Feris et al [R. S. Feris, J. Petterson, B. Siddiquie, L. Brown, and S. Pankanti, Large-scale vehicle detection in challenging urban surveillance environments, WACV, 2011, 2] proposed a technique to automatically collect training data from the target domain and learn a classifier. However, the technique requires user input to specify regions of-interest and attributes such as motion direction and acceptable Δs of the object of interest. More recently, Siddiquie et al [B. Siddiquie, R. Feris, A. Datta, and L. Davis, Unsupervised model selection for view-invariant object detection in surveillance environments, ICPR, 2012, 2] proposed a method that takes into account scene geometry constrains to transfer knowledge from source domains to target domains. This approach can even achieve better performance than a detector trained with samples from the target domain, but requires a large battery of source domain detectors covering different poses and lighting conditions.

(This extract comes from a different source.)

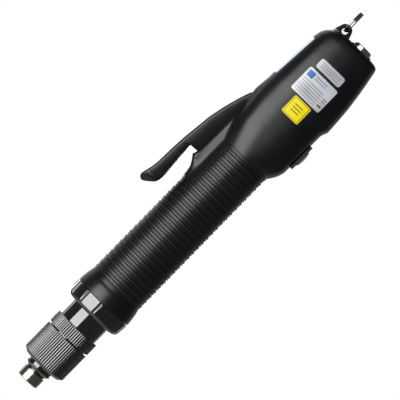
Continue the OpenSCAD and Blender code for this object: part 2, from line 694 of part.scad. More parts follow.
module grip_profile() {
    polygon(concat([[grip_bore_r, case_z], [spigot_r, case_z], [spigot_r, shell_z], [nose_collar_r - 0.4, shell_z],
        [nose_collar_r - 0.1, shell_z + 0.4], [nose_collar_r - 0.4, shell_z + 3.6], [nose_collar_r - 1, shell_z + 8],
        [grip_r + 0.1, rib_z - 1.6], [grip_r, rib_z - 0.2]],
        [for (i = [0:rib_pairs - 1]) each rib_profile(rib_z + i * rib_pitch)],
        [[grip_r - rib_depth, rib_top_z], [grip_bore_r, rib_top_z]]));
}

module shell_blank() {
    difference() {
        rotate_extrude() grip_profile();
        rotate(180 - saddle_half) rotate_extrude(angle = 2 * saddle_half)
            polygon([[grip_r - 0.25, saddle_z], [grip_r + 2, saddle_z], [grip_r + 2, rib_top_z - 2.5], [grip_r - 0.25, rib_top_z - 2.5]]);
    }
    rotate(180 - saddle_half) rotate_extrude(angle = 2 * saddle_half)
        polygon([[core_r - 0.8, saddle_z], [grip_r - 0.3, saddle_z + 0.3], [grip_r - 0.25, rib_top_z - 2.5], [core_r - 0.8, rib_top_z - 2.5]]);
    shell_loft(shell_levels);
}

module hollow_step(z0, z1, wall, rise = 0.01) {
    translate([0, 0, z0]) linear_extrude(z1 - z0 + rise) polygon([for (a = shell_angles)
        let(r = min(head_r(a, z0), head_r(a, z1)) - wall) [r * cos(a), r * sin(a)]]);
}

module slot_block() {
    wall_x = slot_floor_x - slot_wall;
    translate([-40, -slot_w / 2 - slot_wall, slot_z[0] - slot_wall])
        cube([40 - wall_x, slot_w + 2 * slot_wall, slot_z[1] - slot_z[0] + 2 * slot_wall]);
}

module hollow() {
    difference() {
        union() {
            translate([0, 0, case_z - over]) cylinder(r = grip_bore_r, h = hollow_levels[0] - case_z + over + 0.01);
            for (i = [0:len(hollow_levels) - 2]) hollow_step(hollow_levels[i], hollow_levels[i + 1], head_wall);
            hollow_step(hollow_levels[4], cap_seam_z, head_wall, over);
        }
        slot_block();
    }
}

module screw_bosses(y0, y1) {
    for (p = screw_places) intersection() {
        along_y(boss_r, y1 - y0, p[0], y0, p[1]);
        hollow_step(p[1] - 5, p[1] + 5, head_wall - 1);
    }
}

module shell() {
    difference() {
        shell_blank();
        hollow();
        // lever slot, its pin hole, the plunger's guide and the spring's seat
        translate([-40, -slot_w / 2, slot_z[0]]) cube([40 - slot_floor_x, slot_w, slot_z[1] - slot_z[0]]);
        along_y(lever_pin_r + seat_fit / 2, boss_w - 1.6, -lever_pin_x, -boss_w / 2 + 0.8, lever_pin_z);
        along_x(plunger_r + run_fit, slot_wall + 2 * over, -slot_floor_x - over, 0, plunger_z);
        along_x(3, over + 0.7, -slot_floor_x - over, 0, lever_spring_z);
        // window of the rocker switch
        translate([10, -5.1, rocker_z - 6.6]) cube([20, 10.2, 13.2]);
        // side label's recess
        translate([0, side_label_w / 2, 0]) rotate([90, 0, 0]) linear_extrude(side_label_w)
            polygon([[-30, side_label_z[0]], [-20.4, side_label_z[0]], [-19, side_label_z[1]], [-30, side_label_z[1]]]);
    }
}

module housing_front() {
    color(black_gloss) {
        difference() {
            union() {
                intersection() {
                    shell();
                    translate([-60, -60 - parting_gap / 2, 0]) cube([120, 60, 300]);
                }
                screw_bosses(-20, -parting_gap / 2);
            }
            for (p = screw_places) along_y(screw_r + 0.01, 9, p[0], -8, p[1]);
        }
    }
}

module housing_rear() {
    color(black_gloss) {
        difference() {
            union() {
                intersection() {
                    shell();
                    translate([-60, parting_gap / 2, 0]) cube([120, 60, 300]);
                }
                screw_bosses(parting_gap / 2, 20);
                for (x = [-1, 1], z = [6, board_len - 6])
                    along_y(2, 9, x * board_w / 3, board_y + board_t + seat_fit / 2, board_z + z);
            }
            for (p = screw_places) {
                along_y(screw_r + 0.15, 30, p[0], -over, p[1]);
                along_y(screw_head_r + 0.2, 20, p[0], screw_seat_y, p[1]);
            }
        }
    }
}

module case_screws() {
    color(steel) for (p = screw_places) difference() {
        union() {
            along_y(screw_r, screw_seat_y + 6, p[0], -6, p[1]);
            along_y(screw_head_r, 2.2, p[0], screw_seat_y, p[1]);
        }
        translate([p[0], screw_seat_y + 0.8, p[1]]) rotate([-90, 0, 0]) cylinder(r = 1.3, h = 2, $fn = 6);
    }
}

// ---------------------------------------------------------------- lever
function lever_ring(z) = let(outer = lookup(z, lever_outer), inner = lookup(z, lever_inner),
    w = lever_w / 2 * min(1, 0.42 + 0.58 * sqrt(max(0, min(1, (z - lever_tip_z) / 6)))))
    [for (t = [0:12:180]) [-inner - (outer - inner) * pow(sin(t), 0.42), w * (cos(t) < 0 ? -1 : 1) * pow(abs(cos(t)), 0.42), z]];

module lever() {
    color(black_gloss) difference() {
        loft([for (z = lever_levels) lever_ring(z)]);
        along_y(lever_pin_r + run_fit, lever_w + 2 * over, -lever_pin_x, -lever_w / 2 - over, lever_pin_z);
        // hollow of the paddle, open towards the grip
        translate([-lever_hollow_x, -lever_w / 2 + lever_wall, paddle_hollow[0]])
            cube([lever_hollow_x - lever_pin_x, lever_w - 2 * lever_wall, paddle_hollow[1] - paddle_hollow[0]]);
        along_x(3, 2 + over, -lever_pin_x - 2, 0, lever_spring_z);
    }
}

module lever_pin() {
    color(steel) along_y(lever_pin_r, boss_w - 2, -lever_pin_x, -boss_w / 2 + 1, lever_pin_z);
}

module lever_spring() {
    color(steel) translate([-lever_pin_x - 1.95, 0, lever_spring_z]) rotate([0, 90, 0])
        coil(2.2, 0.6, lever_pin_x + 1.95 - slot_floor_x + 0.65, 5, 12, 6);
}

module switch_plunger() {
    color("#c9342c") {
        along_x(plunger_r, 7.2, -lever_pin_x + pass_fit, 0, plunger_z);
    }
}

module start_switch() {
    color("#1f2a3d") difference() {
        translate([-slot_floor_x + slot_wall + seat_fit, -3.4, plunger_z - 9]) cube([9, 6.8, 18]);
        along_x(plunger_r + run_fit, 6.5, -slot_floor_x + slot_wall - over, 0, plunger_z);
    }
}

// ---------------------------------------------------------------- rocker switch
module rocker_housing() {
    color(black_matt) difference() {
        union() {
            translate([11, -5, rocker_z - 6.5]) cube([bezel_x - 11, 10, 13]);
            translate([bezel_x, -6.4, rocker_z - 8.1]) cube([bezel_t, 12.8, 16.2]);
        }
        translate([13, -rocker_w / 2 - pass_fit, rocker_z - rocker_open_h / 2]) cube([20, rocker_w + 2 * pass_fit, rocker_open_h]);
        along_y(1, 9.6, rocker_pivot_x, -4.8, rocker_z);
    }
}

module rocker() {
    half = rocker_len / 2;
    color("#e9e6da") {
        translate([0, rocker_w / 2, rocker_z]) rotate([90, 0, 0]) linear_extrude(rocker_w)
            polygon(concat([[15.4, -1.6], [19.5, -half]], [for (t = [-1:0.2:1]) [25.2 - 0.9 * t * t, half * t]],
                [[19.5, half], [15.4, 1.6]]));
        along_y(1 - run_fit, 9.4, rocker_pivot_x, -4.7, rocker_z);
    }
}

// ---------------------------------------------------------------- board
module circuit_board() {
    color("#1f6b3a") translate([-board_w / 2, board_y, board_z]) cube([board_w, board_t, board_len]);
}

// A block on the board: its middle, width, height along the board and thickness
module board_block(x, z, w, h, t) {
    translate([x - w / 2, board_y - t - 0.02, z - h / 2]) cube([w, t, h]);
}

module board_parts() {
    color("#2b2b2e") {
        board_block(-0.14 * board_w, board_z + 0.17 * board_len, 7, 7, 2.2);
        for (i = [-1:1]) board_block(0.28 * board_w * i, board_z + 0.4 * board_len, 3.4, 5, 1.6);
    }
    color("#3b4a7a") for (side = [-1, 1])
        along_y(3, 7, side * board_w / 4, board_y - 7.02, board_z + 0.61 * board_len);
    color("#d9d5c8") board_block(0, board_z + 0.87 * board_len, 14, 5, 5);
}

// ---------------------------------------------------------------- cap, lug, ring and connector
module end_cap() {
    color(black_gloss) difference() {
        union() {
            shell_loft([cap_seam_z + 0.05, cap_seam_z + 0.6, cap_seam_z + 1.2, cap_top_z]);
            difference() {
                hollow_step(cap_seam_z - 2.5, cap_seam_z, head_wall + seat_fit, 0.1);
                hollow_step(cap_seam_z - 3, cap_seam_z, head_wall + 1.6, 0.05);
            }
        }
        translate([connector_x, 0, cap_seam_z - 4]) cylinder(r = connector_r + seat_fit, h = 8);
        translate([-lug_x - 5.4, -lug_t / 2 - seat_fit / 2, cap_seam_z - over]) cube([10.8, lug_t + seat_fit, cap_t + 2 * over]);
    }
}

module hang_lug() {
    foot_z = cap_seam_z - 2.8;
    color(black_matt) difference() {
        union() {
            translate([-lug_x, lug_t / 2, 0]) rotate([90, 0, 0]) linear_extrude(lug_t) {
                hull() {
                    translate([0, cap_top_z + lug_hole_h + 0.3]) circle(r = 4, $fn = 48);
                    translate([-5.2, cap_seam_z + 0.05]) square([10.4, cap_t]);
                }
            }
            translate([-lug_x - 1.4, -5, foot_z]) cube([6, 10, cap_seam_z - foot_z]);
            translate([-lug_x - 1.4, -lug_t / 2, foot_z]) cube([6, lug_t, 4]);
        }
        along_y(lug_hole_r, lug_t + 2 * over, -lug_x, -lug_t / 2 - over, cap_top_z + lug_hole_h);
    }
}

module hang_ring() {
    color(steel) translate([-lug_x, 0, ring_z0 + ring_mean_r]) rotate([0, 90, 0])
        rotate_extrude() for (side = [-1, 1])
            translate([ring_mean_r, side * (ring_wire / 2 - 0.03)]) circle(r = ring_wire / 2, $fn = 24);
}

module connector_shell() {
    top = cap_top_z + connector_h;
    thread_top_z = cap_top_z + connector_nut_t + connector_run_out;
    color(steel) translate([connector_x, 0, 0]) difference() {
        union() {
            translate([0, 0, cap_seam_z - 14]) cylinder(r = connector_body_r, h = 13);
            translate([0, 0, cap_seam_z - 1.6]) cylinder(r = connector_r + 1.2, h = 1.6);
            translate([0, 0, cap_seam_z - 1]) cylinder(r = connector_r, h = thread_top_z - cap_seam_z + 1);
            translate([0, 0, cap_seam_z]) cylinder(r = connector_lead_r, h = top - cap_seam_z - 0.6);
            translate([0, 0, top - 0.6]) cylinder(r1 = connector_lead_r, r2 = connector_r - 0.7, h = 0.6);
        }
        translate([0, 0, cap_seam_z - 15]) cylinder(r = connector_r - 1.3, h = top - cap_seam_z + 16);
    }
}

// The contact pins, or the holes that they stand in where the radius is larger
module pin_circle(r) {
    for (a = [0:60:300]) rotate(a + 30) translate([3.5, 0, cap_seam_z - 16]) cylinder(r = r, h = 19, $fn = 16);
}

module connector_insert() {
    color(black_matt) translate([connector_x, 0, 0]) difference() {
        translate([0, 0, cap_seam_z - 12]) cylinder(r = connector_r - 1.35, h = 9);
        pin_circle(connector_pin_r + 0.02);
    }
}

module connector_pins() {
    color(brass) translate([connector_x, 0, 0]) pin_circle(connector_pin_r);
}

module connector_ring() {
    color(steel) translate([connector_x, 0, cap_top_z + 0.02]) difference() {
        cylinder(r = connector_nut_r, h = connector_nut_t);
        translate([0, 0, -over]) cylinder(r = connector_r + 0.02, h = 4);
        for (a = [0:60:300]) rotate(a) translate([connector_nut_r - 0.7, -0.8, -over]) cube([2, 1.6, 4]);
    }
}

housing_front();
housing_rear();
nose_collar();
clutch_tube();
torque_nut();
lock_ring();
spring_seat();
clutch_spring();
clutch_plate();
clutch_balls();
gear_case();
ring_gear();
spindle_bush();
spindle();
bit_balls();
bit_collar();
collar_spring();
collar_clip();
carrier_2();
planet_2a();
planet_2b();
planet_2c();
carrier_1();
planet_1a();
planet_1b();
planet_1c();
sun_gear_1();
motor_shaft();
rotor_magnet();
stator_core();
stator_coils();
motor_can();
motor_flange();
motor_bearings();
circuit_board();
board_parts();
start_switch();
switch_plunger();
lever();
lever_pin();
lever_spring();
rocker_housing();
rocker();
end_cap();
hang_lug();
hang_ring();
connector_shell();
connector_insert();
connector_pins();
connector_ring();
case_screws();
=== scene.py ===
"""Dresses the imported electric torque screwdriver: housing, grip, torque nut, lever, labels and fittings.

Lengths in the dataclasses are millimetres, in the frame's own axes: +Z up the spindle, -Y to the labelled
face, -X to the start lever. Meshes are written in metres.
"""
from __future__ import annotations

import logging
import math
import sys
from dataclasses import dataclass, field
from enum import Enum
from typing import Callable, Sequence

import bmesh
import bpy
from bpy.types import Material, Mesh, Node, NodeSocket, NodeTree, Object
from mathutils import Matrix, Vector

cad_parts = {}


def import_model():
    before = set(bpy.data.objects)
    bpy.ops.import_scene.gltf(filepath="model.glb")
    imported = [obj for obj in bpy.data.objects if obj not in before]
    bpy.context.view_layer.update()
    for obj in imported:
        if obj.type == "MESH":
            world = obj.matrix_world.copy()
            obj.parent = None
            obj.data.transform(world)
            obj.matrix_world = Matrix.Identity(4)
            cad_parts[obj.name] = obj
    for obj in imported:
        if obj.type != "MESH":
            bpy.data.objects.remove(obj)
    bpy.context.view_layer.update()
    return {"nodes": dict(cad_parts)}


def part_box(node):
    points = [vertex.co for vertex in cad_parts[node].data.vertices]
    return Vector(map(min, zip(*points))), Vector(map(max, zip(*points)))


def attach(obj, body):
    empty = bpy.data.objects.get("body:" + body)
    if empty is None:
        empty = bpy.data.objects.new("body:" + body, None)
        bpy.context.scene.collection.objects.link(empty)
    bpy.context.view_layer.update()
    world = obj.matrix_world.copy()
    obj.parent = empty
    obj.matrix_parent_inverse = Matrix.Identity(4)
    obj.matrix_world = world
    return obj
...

There are existing algorithms to distinguish foreground objects from background, based on brightness, color, and features beyond the visible spectrum such as infrared. These algorithms typically rely on thresholds, for example, a brightness threshold, to indicate the presence of a foreground object. For example, the thresholds may be manually adjusted by a human to account for variations in lighting, camera response, etc. to ensure that a vehicle's image surpassed the applicable thresholds to distinguish the vehicle from the background. However, the manual adjustment procedure is inefficient and subject to human error.